Just copy the Data.fs file. There's a facility called Repozo already available within Zope which covers database packing and incremental backup. You can set up a cron-job to run this regularly and its advisable to pack regularly. It's nicely documented here
You can use Repozo to restore as well, but if you have a full back up of a Data.fs it is straightforward to stop Zope, replace your Data.fs with the back up and restart.
Is my data stuck in this Data.fs thing?
No, it's just that you can't see it as easily as you can using SQL. In addition to the mirroring and file system storage mentioned above:
- You can WebDav
- You can move chunks of data from one site to another using ZEXP
- You can write scripts to export as csv, xml, json. There are nice Python modules to take the pain out of all of this - simplejson, xml.dom.minidom
- XML import/export is supposed to appear in one of the Plone 4 releases. It will be based on collective.transmogrifier (look at quintagroup.transmogrifier for a Plone specific implementation of this).
Relational
An object-oriented database is quite a good way to model a website. It's fairly easy to envisage folderish objects containing other objects, in the same way as a file system tree. Actually, this is a lot easier for your users and editors to imagine than a relational system (it can get confusing when things seem to live in more than one place).
If you're used to thinking relational then it takes some time to think yourself into an object-oriented approach. It might be that a relational database really is the right way to model your data, but it is well-worth investigating whether the object-oriented approach will do the job for you. Here are some notes:
Can I stick a relational database behind Plone?
Yes and no.
You can't substitute the Data.fs for a relational database (although there have been experiments to try this, none have really come to fruition yet).
If you reckon that your data can be modelled in an object-oriented fashion but you need the SQL convenience to run reports, then consider ore.contentmirror to serialize your Plone content to a relational database (it works one way only - you can't write back via the relational database).
If you have a legacy relational database that you need to access, then its perfectly possible to integrate this into a Plone site at the templating level. There are ZSQLMethods to create SQL queries, the resulting data rows can then be easily integrated into a template using the standard ZPT templating language. Once you're familiar with the concepts then it is easy enough to build an interface to both read from and write to an SQL database. There are various options for building the forms to do this:
- PloneFormGen - a TTW interface for form building, very stable product, almost core - convenient for web-editors and well-documented, you might find it slicker to use a template
- Zope Templates - investigate the search form template in CMFPlone/skins/plone_forms to see how this is done.
- Z3c.forms - find your developer feet first, but then this is nice
On www.medsci.ox.ac.uk/skillstraining we've used a Plone content type for each training course - storing some attributes in the ZODB, but then use the template for that content type to additionally look up some extra information from a MySQL database. We used ZMySQLDA and ZSQLMethods.

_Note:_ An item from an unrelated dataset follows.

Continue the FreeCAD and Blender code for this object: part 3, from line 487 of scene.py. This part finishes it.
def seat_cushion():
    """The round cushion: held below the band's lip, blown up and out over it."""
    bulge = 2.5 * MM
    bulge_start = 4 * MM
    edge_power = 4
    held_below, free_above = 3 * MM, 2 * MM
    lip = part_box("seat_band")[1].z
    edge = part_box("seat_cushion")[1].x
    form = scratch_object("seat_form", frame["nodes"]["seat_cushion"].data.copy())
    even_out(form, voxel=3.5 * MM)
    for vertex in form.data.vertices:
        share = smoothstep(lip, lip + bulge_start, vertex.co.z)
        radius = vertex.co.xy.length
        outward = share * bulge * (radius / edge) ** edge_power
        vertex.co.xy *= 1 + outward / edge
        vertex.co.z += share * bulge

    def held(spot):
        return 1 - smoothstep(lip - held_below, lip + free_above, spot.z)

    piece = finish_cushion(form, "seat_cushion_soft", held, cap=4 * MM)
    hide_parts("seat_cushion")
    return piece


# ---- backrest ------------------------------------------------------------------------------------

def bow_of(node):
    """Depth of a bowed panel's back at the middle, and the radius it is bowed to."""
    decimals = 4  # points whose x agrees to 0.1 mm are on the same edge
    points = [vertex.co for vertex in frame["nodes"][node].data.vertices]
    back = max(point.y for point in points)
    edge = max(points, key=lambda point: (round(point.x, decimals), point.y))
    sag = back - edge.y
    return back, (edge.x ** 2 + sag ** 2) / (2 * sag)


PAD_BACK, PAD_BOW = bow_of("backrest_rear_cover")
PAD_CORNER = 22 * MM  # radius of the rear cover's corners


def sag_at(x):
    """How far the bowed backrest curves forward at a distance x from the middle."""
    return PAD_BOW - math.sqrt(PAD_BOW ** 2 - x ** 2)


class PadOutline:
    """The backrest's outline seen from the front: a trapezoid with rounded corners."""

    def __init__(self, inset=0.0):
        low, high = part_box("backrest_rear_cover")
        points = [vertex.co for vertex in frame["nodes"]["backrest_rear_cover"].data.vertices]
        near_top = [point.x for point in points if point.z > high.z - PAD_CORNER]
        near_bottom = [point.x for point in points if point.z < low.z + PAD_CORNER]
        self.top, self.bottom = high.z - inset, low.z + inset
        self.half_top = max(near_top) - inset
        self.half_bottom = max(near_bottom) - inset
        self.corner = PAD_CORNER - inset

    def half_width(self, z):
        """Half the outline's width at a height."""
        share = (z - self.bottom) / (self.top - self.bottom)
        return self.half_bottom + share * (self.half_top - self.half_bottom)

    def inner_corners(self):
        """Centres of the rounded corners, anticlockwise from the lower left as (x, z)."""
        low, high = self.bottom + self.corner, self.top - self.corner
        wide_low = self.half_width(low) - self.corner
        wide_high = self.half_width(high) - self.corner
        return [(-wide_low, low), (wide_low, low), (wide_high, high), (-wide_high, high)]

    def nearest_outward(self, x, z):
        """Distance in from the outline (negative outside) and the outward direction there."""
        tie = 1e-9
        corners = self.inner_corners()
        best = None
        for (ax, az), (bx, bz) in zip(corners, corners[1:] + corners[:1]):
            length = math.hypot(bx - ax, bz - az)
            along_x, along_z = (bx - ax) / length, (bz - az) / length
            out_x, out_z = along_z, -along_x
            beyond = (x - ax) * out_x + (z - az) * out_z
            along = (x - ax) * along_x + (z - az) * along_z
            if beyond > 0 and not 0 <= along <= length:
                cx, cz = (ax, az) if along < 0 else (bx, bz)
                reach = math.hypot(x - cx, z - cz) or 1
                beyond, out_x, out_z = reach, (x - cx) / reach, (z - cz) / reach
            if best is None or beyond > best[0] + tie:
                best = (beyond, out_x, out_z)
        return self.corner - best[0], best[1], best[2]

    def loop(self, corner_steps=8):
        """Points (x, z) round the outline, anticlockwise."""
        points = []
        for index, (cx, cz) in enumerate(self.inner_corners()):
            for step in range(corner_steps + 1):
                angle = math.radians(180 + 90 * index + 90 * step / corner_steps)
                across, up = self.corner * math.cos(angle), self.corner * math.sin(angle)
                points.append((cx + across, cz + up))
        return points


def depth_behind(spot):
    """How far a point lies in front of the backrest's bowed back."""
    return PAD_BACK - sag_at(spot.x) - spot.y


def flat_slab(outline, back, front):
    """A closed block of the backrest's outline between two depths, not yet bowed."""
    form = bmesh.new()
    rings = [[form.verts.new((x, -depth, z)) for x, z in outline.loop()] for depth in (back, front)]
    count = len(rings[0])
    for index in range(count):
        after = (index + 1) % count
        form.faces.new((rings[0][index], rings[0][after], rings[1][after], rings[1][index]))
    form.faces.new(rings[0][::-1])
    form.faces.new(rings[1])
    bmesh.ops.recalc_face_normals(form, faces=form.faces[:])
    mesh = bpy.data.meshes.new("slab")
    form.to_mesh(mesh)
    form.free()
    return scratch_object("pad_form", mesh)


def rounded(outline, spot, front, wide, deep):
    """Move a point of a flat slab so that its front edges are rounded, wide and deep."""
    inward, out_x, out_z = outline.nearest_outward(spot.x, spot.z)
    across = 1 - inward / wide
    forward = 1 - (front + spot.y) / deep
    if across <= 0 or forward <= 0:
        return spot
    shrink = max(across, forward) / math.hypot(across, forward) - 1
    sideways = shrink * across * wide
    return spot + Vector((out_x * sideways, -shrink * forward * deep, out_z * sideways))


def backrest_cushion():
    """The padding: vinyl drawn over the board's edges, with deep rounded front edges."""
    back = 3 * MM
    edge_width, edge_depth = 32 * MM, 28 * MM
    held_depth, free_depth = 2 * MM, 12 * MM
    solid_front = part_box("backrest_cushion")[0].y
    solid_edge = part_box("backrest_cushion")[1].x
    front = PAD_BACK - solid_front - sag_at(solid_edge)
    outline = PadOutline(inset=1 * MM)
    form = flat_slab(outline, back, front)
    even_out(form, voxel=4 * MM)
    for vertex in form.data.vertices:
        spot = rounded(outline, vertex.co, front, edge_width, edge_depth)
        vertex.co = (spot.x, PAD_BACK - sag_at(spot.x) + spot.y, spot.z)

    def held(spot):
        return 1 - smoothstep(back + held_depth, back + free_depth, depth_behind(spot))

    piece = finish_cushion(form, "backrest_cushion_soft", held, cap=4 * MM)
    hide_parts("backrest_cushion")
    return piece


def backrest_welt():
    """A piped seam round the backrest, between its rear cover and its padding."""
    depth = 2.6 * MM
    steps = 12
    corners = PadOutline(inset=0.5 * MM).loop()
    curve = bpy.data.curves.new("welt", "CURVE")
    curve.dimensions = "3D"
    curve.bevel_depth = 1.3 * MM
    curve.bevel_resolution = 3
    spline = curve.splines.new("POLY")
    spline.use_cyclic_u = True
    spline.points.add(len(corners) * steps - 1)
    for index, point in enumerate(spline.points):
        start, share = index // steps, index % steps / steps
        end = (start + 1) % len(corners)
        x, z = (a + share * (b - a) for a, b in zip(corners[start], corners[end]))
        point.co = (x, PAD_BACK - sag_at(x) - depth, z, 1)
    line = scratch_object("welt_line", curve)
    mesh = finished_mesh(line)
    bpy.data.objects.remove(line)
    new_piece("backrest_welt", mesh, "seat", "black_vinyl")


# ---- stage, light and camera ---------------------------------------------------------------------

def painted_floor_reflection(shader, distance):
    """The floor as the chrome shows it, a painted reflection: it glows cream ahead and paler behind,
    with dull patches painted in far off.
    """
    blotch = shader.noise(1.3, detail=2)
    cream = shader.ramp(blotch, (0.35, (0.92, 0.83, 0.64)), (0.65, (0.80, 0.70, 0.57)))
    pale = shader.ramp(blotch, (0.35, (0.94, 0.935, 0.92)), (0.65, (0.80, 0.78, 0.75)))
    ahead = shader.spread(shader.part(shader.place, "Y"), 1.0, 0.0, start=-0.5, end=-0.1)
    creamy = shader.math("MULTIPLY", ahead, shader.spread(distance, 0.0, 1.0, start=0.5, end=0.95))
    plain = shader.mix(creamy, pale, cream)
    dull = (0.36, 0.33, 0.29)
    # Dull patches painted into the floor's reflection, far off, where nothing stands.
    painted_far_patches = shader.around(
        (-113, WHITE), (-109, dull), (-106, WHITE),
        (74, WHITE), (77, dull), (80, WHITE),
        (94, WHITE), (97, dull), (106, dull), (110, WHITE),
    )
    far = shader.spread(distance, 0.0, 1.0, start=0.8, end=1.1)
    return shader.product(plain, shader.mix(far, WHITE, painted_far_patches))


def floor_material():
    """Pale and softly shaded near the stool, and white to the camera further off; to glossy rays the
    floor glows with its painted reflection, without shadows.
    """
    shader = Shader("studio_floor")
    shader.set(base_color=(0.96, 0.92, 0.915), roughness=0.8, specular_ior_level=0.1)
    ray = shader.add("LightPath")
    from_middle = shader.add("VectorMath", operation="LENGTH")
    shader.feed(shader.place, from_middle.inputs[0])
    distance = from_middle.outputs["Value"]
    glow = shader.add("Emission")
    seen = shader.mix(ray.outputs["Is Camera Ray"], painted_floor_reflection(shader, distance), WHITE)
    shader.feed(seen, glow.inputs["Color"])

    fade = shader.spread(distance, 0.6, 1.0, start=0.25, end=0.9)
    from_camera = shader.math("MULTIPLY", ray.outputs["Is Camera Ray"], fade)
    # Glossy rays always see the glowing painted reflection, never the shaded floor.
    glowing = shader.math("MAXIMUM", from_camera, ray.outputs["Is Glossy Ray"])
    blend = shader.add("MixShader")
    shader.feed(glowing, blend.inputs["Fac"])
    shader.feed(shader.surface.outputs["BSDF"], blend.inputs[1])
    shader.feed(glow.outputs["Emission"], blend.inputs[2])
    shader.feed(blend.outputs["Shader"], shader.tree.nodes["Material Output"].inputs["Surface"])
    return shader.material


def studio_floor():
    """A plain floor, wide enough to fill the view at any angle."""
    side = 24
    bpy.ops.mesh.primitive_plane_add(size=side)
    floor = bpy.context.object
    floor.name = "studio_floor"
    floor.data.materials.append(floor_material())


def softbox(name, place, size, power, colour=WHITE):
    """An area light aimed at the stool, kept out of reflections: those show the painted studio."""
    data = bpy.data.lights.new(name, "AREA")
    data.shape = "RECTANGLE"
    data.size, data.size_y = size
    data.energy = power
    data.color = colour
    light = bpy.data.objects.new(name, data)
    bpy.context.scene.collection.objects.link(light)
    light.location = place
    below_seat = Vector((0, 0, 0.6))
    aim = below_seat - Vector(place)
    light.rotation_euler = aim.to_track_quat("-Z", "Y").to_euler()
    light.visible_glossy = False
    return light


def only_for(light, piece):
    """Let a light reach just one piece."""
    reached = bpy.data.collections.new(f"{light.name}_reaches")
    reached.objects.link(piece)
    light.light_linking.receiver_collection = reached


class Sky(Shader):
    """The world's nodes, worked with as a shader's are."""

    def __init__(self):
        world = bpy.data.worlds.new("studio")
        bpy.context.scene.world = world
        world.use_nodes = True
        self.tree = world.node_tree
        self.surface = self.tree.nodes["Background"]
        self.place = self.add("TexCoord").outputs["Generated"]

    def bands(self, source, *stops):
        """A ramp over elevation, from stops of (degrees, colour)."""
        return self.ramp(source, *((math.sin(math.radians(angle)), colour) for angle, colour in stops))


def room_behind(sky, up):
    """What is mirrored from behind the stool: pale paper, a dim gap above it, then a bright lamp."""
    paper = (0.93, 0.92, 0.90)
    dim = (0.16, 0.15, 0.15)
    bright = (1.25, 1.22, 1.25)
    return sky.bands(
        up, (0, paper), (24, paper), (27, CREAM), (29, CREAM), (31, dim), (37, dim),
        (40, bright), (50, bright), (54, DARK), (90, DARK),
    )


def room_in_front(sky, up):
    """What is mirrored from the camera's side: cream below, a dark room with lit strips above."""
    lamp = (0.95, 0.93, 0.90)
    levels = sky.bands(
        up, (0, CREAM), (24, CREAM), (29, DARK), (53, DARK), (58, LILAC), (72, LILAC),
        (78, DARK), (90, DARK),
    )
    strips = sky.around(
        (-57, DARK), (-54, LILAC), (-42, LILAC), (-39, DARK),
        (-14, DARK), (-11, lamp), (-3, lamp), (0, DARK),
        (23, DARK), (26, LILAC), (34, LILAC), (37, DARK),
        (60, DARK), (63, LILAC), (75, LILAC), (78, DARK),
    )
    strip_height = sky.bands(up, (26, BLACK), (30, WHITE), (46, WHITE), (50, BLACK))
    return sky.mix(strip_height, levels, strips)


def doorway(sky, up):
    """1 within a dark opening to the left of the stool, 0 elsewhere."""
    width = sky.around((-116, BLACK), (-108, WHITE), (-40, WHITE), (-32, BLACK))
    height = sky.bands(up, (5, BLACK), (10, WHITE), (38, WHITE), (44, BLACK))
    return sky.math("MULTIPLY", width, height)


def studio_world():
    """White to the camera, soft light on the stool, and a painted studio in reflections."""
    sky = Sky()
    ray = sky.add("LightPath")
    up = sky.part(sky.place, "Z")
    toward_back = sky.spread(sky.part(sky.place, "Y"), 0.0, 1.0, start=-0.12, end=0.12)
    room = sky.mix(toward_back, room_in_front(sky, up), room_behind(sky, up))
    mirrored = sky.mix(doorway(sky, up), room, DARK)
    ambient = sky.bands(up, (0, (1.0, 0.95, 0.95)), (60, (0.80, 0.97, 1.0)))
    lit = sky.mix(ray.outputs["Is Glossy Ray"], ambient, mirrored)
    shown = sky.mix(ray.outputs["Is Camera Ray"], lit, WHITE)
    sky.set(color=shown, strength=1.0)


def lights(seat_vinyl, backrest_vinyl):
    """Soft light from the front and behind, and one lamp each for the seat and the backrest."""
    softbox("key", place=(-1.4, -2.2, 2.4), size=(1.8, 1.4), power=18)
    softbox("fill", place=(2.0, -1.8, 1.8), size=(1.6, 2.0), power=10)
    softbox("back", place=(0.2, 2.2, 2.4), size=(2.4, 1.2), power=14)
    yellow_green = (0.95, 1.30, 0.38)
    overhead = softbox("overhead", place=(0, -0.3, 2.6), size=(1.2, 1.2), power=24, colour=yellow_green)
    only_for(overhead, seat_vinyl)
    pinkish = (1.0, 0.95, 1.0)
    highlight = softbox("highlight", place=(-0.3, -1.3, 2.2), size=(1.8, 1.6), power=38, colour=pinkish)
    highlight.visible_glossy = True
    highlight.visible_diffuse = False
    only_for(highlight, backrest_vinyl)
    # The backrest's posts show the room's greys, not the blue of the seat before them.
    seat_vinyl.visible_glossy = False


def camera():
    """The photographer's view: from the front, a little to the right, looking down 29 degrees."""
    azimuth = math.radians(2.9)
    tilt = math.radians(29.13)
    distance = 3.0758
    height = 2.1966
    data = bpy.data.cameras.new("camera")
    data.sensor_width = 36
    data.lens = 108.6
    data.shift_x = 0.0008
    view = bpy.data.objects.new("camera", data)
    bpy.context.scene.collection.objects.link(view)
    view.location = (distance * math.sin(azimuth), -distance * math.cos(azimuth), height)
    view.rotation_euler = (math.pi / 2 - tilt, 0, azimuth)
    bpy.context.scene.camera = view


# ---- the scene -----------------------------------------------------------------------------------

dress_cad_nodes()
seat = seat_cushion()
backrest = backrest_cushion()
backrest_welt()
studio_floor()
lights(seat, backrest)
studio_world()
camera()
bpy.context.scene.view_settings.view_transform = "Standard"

It would also be worth investigating Chapter 12 in Plone Professional Development (although bear in mind you may need to do some digging around and googling to come up with the latest versions and optimal combination of the products used there). This looks at the more advanced process of object-relational mapping.

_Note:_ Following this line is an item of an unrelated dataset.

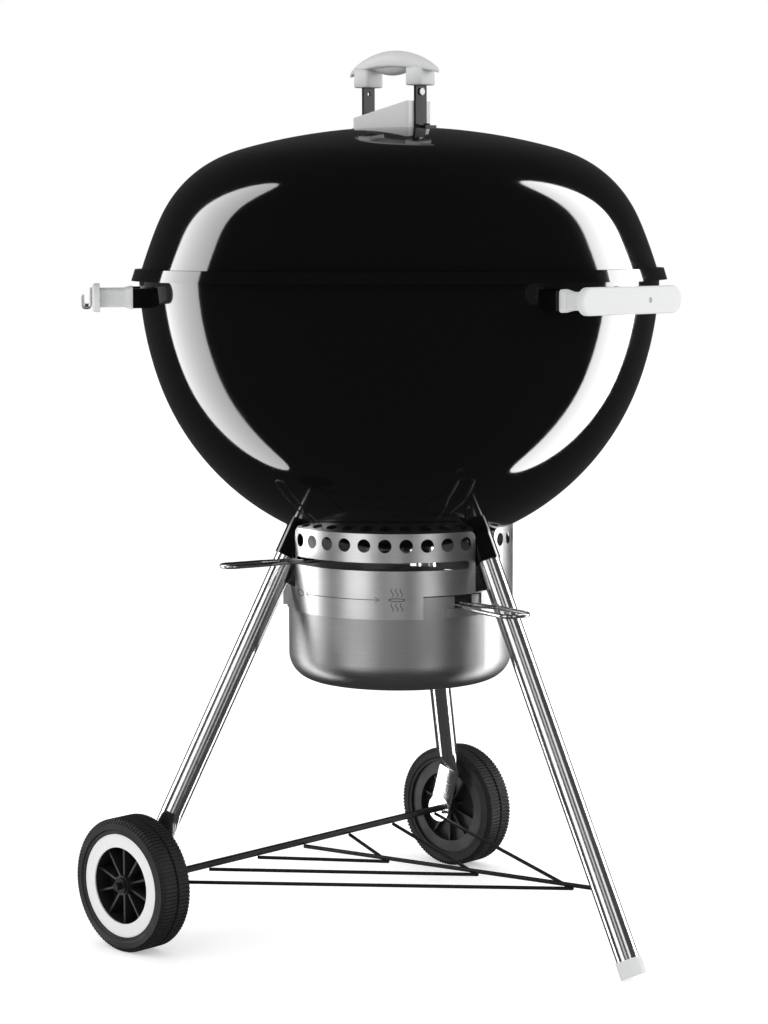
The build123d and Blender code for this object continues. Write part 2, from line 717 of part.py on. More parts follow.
bucket_handle_plane = Plane(
    origin=(0, 0, bucket_handle_height), x_dir=around(catch_angle + 1), z_dir=(0, 0, 1)
)
with BuildPart() as bucket_handle:
    with BuildLine(bucket_handle_plane) as loop:
        FilletPolyline(
            (bucket_radius - 14, 7.0),
            (bucket_radius + 8, 7.0),
            (bucket_radius + 42, 17.0),
            (bucket_handle_reach - bucket_handle_wire, 17.0),
            (bucket_handle_reach - bucket_handle_wire, -17.0),
            (bucket_radius + 42, -17.0),
            (bucket_radius + 8, -7.0),
            (bucket_radius - 14, -7.0),
            radius=14.0,
        )
    with BuildSketch(Plane(origin=loop.line @ 0, z_dir=loop.line % 0)):
        Circle(bucket_handle_wire)
    sweep(path=loop.line)
bucket_handle.part.label = "bucket_handle"
export_step(bucket_handle.part, "parts/bucket_handle.step")

# --- charcoal grate ------------------------------------------------------------------------
frame_height = charcoal_grate_height - grate_rod - grate_frame + grate_bite
with BuildPart() as charcoal_grate:
    with Locations((0, 0, frame_height)):
        Torus(charcoal_grate_radius - grate_frame, grate_frame)
    rods = int((charcoal_grate_radius - 2 * grate_frame) / charcoal_pitch)
    for step in range(-rods, rods + 1):
        x = step * charcoal_pitch
        half = sqrt((charcoal_grate_radius - grate_frame) ** 2 - x**2)
        add(wire([(x, -half, charcoal_grate_height), (x, half, charcoal_grate_height)], grate_rod))
    for y in (-charcoal_grate_radius / 2, charcoal_grate_radius / 2):
        half = sqrt((charcoal_grate_radius - grate_frame) ** 2 - y**2)
        add(wire([(-half, y, frame_height), (half, y, frame_height)], grate_bar))
charcoal_grate.part.label = "charcoal_grate"
export_step(charcoal_grate.part, "parts/charcoal_grate.step")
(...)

Can I model relationships in the Plone OO Database
Yes you can make simple relationships between content and don't forget that nesting one piece of content within another is a relationship in itself. You can always find the parent of an object, and inherit attributes from a parent. The related content option you see with each of the out-of-the-box content types is actually using relationships.
If you've got your own data to model, you'll want to build your own content types, which is a more advanced integrator-type task (again, not difficult once you've got the hang of it). http://intranet.medsci.ox.ac.uk uses a set of related content types (an officer, a committee, a process and an office location) - if you've got access to our subversion repository then you'll find them in MSDMso. Here's the basics:
- You can define a reference field on any content type, make it multi or single valued and restrict it to one or a group of content types.
- The referencebrowser widget makes it easy for the editor to browse the site to add references - you've got quite considerable control over configuring this - the readme file will tell you more.
- There are methods to locate the references from and to an object (getRefs and getBRefs)
- Look at the computeRelatedItems script in CMFPlone/skins/plone_scripts to see how this is done (this will probably get converted to a more sophisticated "browser view" in the future). This script usefully checks to see whether the visitor has permission to see each of the related items, to avoid unnecessary authorization errors in the template.
- Chapter 12 of Plone Professional Development gives you a bit more information.